Wednesday, February 18, 2009

Student Devotions - Wednesday, February 18th

Good morning my students. I hope you are enjoying the milder weather and are looking forward to perhaps our last winter storm of the year. After this we can hope it will be all rain. :-)

Being teenagers it can be a loaded question for me to ask you how you feel about your family. The teenage years can often (but not always) be messed up when it comes to our perception of family and friends. You are learning that there is life outside of the secure cluster of your family. You are discovering people who think like you, who share the same opinions, who have similar interests, who can relate to some of your struggles. It may seem that no one in your family understands you or that they are trying to steal away the new freedoms you are discovering. This can lead to frustration, disappointment and some hurt.

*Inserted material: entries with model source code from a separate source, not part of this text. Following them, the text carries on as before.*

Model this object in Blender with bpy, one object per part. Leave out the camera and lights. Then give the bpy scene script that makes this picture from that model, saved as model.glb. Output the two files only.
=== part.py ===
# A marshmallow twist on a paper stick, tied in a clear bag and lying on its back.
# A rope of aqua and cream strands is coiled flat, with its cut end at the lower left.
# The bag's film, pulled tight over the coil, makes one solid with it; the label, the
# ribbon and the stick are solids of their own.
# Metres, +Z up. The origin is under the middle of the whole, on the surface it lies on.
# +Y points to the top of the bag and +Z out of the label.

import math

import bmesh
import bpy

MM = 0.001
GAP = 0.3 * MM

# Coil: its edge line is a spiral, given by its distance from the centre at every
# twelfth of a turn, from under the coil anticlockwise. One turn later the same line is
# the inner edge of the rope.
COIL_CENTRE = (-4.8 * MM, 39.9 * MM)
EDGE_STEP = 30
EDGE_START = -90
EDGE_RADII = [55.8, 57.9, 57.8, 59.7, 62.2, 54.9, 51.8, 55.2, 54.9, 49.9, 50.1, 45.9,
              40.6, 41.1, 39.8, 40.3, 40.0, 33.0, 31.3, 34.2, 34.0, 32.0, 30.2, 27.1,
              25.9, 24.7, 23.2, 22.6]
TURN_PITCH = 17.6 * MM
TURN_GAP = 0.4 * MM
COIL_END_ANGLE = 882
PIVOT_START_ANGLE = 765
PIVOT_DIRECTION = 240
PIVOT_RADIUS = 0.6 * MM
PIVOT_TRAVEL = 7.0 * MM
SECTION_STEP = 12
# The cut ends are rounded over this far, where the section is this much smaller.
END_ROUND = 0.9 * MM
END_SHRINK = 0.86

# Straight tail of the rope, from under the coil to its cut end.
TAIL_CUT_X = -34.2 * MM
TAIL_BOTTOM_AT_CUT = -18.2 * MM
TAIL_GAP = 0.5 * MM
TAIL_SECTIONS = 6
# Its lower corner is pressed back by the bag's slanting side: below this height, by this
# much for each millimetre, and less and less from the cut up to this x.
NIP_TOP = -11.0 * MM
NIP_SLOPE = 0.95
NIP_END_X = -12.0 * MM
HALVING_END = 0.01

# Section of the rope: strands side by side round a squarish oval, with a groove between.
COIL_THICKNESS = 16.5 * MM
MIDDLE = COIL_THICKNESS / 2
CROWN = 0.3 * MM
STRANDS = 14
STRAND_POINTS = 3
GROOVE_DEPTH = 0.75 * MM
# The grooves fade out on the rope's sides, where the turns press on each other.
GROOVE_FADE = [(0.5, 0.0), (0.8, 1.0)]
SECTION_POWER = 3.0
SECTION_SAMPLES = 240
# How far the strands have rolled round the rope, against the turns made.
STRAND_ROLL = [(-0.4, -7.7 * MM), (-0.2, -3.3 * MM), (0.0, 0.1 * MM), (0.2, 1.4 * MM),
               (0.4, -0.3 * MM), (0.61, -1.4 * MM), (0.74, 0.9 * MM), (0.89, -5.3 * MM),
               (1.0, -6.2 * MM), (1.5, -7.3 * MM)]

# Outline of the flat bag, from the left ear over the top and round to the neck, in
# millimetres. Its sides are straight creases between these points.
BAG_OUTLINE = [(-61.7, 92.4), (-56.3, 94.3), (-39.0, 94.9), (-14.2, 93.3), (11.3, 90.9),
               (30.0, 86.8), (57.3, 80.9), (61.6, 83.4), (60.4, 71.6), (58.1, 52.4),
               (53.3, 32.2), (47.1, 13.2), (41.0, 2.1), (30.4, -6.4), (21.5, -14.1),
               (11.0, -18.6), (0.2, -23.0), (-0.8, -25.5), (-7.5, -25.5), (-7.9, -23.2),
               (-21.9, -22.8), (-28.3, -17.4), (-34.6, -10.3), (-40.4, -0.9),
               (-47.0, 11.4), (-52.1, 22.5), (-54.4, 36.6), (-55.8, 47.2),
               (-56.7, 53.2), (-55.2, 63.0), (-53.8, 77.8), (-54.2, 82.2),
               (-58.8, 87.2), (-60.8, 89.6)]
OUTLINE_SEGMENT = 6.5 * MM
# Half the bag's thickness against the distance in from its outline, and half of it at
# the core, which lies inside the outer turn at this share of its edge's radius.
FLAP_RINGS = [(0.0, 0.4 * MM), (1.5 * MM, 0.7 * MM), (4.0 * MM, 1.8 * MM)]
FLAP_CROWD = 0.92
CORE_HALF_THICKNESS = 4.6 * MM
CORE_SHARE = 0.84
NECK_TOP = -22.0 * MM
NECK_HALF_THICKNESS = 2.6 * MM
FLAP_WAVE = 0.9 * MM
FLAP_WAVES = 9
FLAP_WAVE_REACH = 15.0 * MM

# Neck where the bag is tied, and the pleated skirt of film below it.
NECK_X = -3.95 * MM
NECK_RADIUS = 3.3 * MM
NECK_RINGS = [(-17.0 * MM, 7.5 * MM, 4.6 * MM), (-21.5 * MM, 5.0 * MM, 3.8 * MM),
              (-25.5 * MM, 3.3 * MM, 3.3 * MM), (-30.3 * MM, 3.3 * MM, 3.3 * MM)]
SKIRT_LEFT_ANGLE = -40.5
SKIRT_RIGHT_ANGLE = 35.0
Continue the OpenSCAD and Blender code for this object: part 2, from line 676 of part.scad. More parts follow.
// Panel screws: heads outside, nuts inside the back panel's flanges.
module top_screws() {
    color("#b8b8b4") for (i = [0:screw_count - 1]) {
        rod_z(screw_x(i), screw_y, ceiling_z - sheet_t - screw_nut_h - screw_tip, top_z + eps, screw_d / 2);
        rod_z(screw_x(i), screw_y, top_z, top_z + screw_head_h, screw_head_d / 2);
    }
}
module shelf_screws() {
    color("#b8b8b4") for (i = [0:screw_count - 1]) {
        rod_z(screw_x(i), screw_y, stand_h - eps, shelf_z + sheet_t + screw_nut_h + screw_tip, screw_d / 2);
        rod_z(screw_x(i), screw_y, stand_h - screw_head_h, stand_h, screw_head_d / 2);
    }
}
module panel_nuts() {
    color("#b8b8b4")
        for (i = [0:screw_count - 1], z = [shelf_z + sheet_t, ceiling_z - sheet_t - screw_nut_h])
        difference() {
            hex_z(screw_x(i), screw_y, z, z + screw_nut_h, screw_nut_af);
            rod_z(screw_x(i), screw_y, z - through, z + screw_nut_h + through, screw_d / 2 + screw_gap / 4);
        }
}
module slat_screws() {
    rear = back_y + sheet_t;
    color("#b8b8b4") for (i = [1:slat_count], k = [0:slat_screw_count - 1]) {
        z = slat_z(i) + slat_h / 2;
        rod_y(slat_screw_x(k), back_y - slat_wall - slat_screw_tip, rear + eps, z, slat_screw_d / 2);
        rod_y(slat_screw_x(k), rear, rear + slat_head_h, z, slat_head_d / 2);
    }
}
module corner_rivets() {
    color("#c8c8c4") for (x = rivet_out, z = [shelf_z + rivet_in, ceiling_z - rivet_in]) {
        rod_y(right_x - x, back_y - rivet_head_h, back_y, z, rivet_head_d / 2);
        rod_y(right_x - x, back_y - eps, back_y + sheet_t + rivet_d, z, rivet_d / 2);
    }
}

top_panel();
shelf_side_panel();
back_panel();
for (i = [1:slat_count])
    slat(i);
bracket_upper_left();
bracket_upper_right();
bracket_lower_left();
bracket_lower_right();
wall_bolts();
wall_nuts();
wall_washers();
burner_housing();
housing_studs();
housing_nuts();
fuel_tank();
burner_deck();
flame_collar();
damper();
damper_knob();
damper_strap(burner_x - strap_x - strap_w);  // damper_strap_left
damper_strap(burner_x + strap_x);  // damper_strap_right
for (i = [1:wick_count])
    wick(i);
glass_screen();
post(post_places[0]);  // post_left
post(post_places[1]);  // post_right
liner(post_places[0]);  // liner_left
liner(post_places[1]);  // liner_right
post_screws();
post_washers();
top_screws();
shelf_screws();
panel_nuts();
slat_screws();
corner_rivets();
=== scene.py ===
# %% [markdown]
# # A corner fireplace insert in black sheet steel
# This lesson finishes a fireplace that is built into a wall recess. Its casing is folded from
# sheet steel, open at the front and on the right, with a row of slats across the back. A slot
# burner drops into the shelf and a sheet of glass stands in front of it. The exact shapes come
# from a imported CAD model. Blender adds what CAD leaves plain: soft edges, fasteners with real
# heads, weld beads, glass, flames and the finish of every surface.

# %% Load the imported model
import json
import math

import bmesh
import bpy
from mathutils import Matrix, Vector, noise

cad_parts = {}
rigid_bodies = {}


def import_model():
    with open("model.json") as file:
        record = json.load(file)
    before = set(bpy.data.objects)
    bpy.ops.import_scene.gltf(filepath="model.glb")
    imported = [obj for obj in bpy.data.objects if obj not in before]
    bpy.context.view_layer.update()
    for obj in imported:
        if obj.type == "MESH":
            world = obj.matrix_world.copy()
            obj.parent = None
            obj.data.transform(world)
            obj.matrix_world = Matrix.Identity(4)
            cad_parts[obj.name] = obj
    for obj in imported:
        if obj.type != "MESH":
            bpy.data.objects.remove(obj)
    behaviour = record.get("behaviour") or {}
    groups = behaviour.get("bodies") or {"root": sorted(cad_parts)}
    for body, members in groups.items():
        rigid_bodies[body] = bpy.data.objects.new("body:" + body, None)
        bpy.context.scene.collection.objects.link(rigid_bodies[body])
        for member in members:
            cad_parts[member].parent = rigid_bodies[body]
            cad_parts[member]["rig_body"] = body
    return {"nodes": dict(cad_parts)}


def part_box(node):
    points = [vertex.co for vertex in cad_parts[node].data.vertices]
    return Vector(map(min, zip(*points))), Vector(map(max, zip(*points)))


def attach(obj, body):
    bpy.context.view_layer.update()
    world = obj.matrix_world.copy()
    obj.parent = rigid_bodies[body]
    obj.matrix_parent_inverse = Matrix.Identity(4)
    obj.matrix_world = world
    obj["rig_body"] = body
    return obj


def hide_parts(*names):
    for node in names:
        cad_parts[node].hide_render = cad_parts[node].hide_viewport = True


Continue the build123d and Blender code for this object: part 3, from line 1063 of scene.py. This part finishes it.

There is probably no sense in me trying to explain to you that this is only a perception; that the reality of the situation is far different. Well, let me encourage you in this, your family may be the only support you have in 10 or 15 years. In most cases many of the friends you have now will have moved on to other things and your only contact will be through things like Facebook. In rare circumstances you may have one friend who remains close for years to come. Yet, you will always have your family not matter where you live in the world. You may not see one of them for 10 years yet when you show up on their doorstep they have an obligation to you because you are family.

There is a saying, "You can choose your friends but you can't choose your family". They were chosen for you. Which makes what we hear from Jesus this morning a bit bizarre. At the end of Mark 3 we read:

Then Jesus' mother and brothers arrived. Standing outside, they sent someone in to call him. A crowd was sitting around him, and they told him, "Your mother and brothers are outside looking for you."

"Who are my mother and my brothers?" he asked.

Then he looked at those seated in a circle around him and said, "Here are my mother and my brothers! Whoever does God's will is my brother and sister and mother."

Some have read this and thought that Jesus was disrespecting his family. Far from it. When we look at what was recorded before this we see that people had started to follow Jesus. These were known as his disciples, well over 100. He had also selected 12 of these to become his inner circle, those who he would prepare for leadership. After this he was accused of doing things by the enemies power. What Jesus was defining here was that our understanding of our relationship with God and with each other was about to change.

Jesus was establishing a new understanding, that God was not some distant power but was our ever-present Father. Christianity would not be some religious thing but would be a thing of relationship, like a family. What defines a family? Relationship. Not everyone in a family was born into that family, sometimes they are adopted in, offocially or unofficially. It is not some paper or certificate that defines family but instead a relationship of the heart.

We who are believers have an obligation to love and care for each other, not because of a commandment, but instead because of heart relationship. Not everyone can understand this so we end up with people walking away from relationship with each other, not understanding this bond with each other. The bond does not require that the person preform to our expectations. My children seldom perform to my expectations but it does not mean I am going to walk away from them. Neither can we abandon our relationships within the context of the Church.

We have an obligation to each other and it is an obligation that is born in the context of family. Our obligation is to love, help, protect, encourage, support, be with, serve with, live with, tolerate, and stick to one another.

Whoever does God's will is my brother and sister and mother.